Und wieviel ist da drauf? hätte ich am liebsten ergänzt, doch stattdessen fragte ich zurück, was das denn für bankspezifische Literatur wäre, die dort präsentiert würde. “Nun, zum Beispiel hatten wir hier eine schöne Veranstaltung mit “Eifelgärten” oder “Kochen mit Kräuteröl”…

Dieses Gespräch wurde in der letzten Zeit mein Lieblingsdöntjes und entsprechend oft zum Besten gegeben. Unter anderem auch in der ortsansässigen Metzgerei, deren Inhaber das allerdings überhaupt nicht lustig fand. Zwei Tage später rief er an und berichtete, er habe den Leuten in der Bank “mal so richtig den Senkel poliert” und jetzt würden die natürlich eine Lesung veranstalten.

Während ich noch bemüht war, mir unter Heranziehung der beteiligten Personen das “Senkel polieren” bildhaft vorzustellen (wahrscheinlich etwas ähnliches wie das “Stubbi werfen”, Momente Eifeler Brauchtums, die in ihrer romantischen Verklärung … aber ich schweife ab), klingelte schon das Telefon, und der junge Mann mit den Rückenpickeln war dran, sprach von entsetzlichen Mißverständnissen und was man alles bereit sei zu tun, er müsse alles nur noch mit der Chefetage abklären, aber das sei gar kein Problem, Montag würde man alles besprechen.

Daß die Eifeler Uhren anders gehen, wird mir jeder bestätigen, der die Gepflogenheiten dieses Bergvolkes kennt. Allerdings habe ich bis heute, Donnerstag, noch nichts gehört, was auch auf Inkompabilitäten beim Kalender schließen läßt.

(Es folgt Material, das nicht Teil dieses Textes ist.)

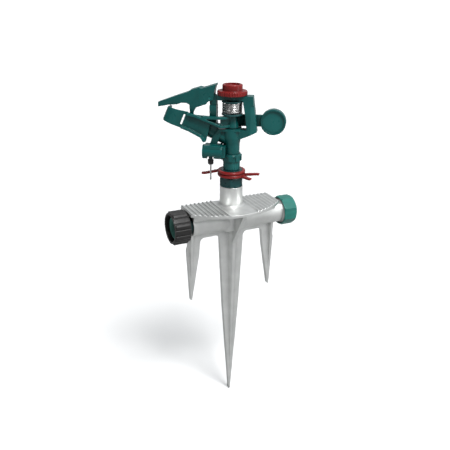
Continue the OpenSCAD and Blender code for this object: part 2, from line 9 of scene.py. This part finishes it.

Meine Diagnose ist klar: Die haben angesichts der Thematik von “Totenkammerwald” die bankspezifische Variante des Magendrückens bekommen – das Bankdrücken. Und wenn man so ein richtiges Bankdrücken hat, dann kann man auch nicht telefonieren, das muß erst einmal abheilen, erst recht, wenn die Literatur nicht so richtig was mit Banken zu tun hat.

Immerhin habe ich heute Abend Lesung in Nideggen. Überall, nur nicht in Schleiden selbst. Ein kleines Städtchen, über kurvige Straßen durch die Wälder zu erreichen, mir bis dato völlig unbekannt, birgt aber den Makler, der uns dies Haus hier in Schleiden verkauft hat. Aber das ist schon wieder eine ganz andere Geschichte, trotzdem, ich freue mich auf einen schönen, unterhaltsamen Abend.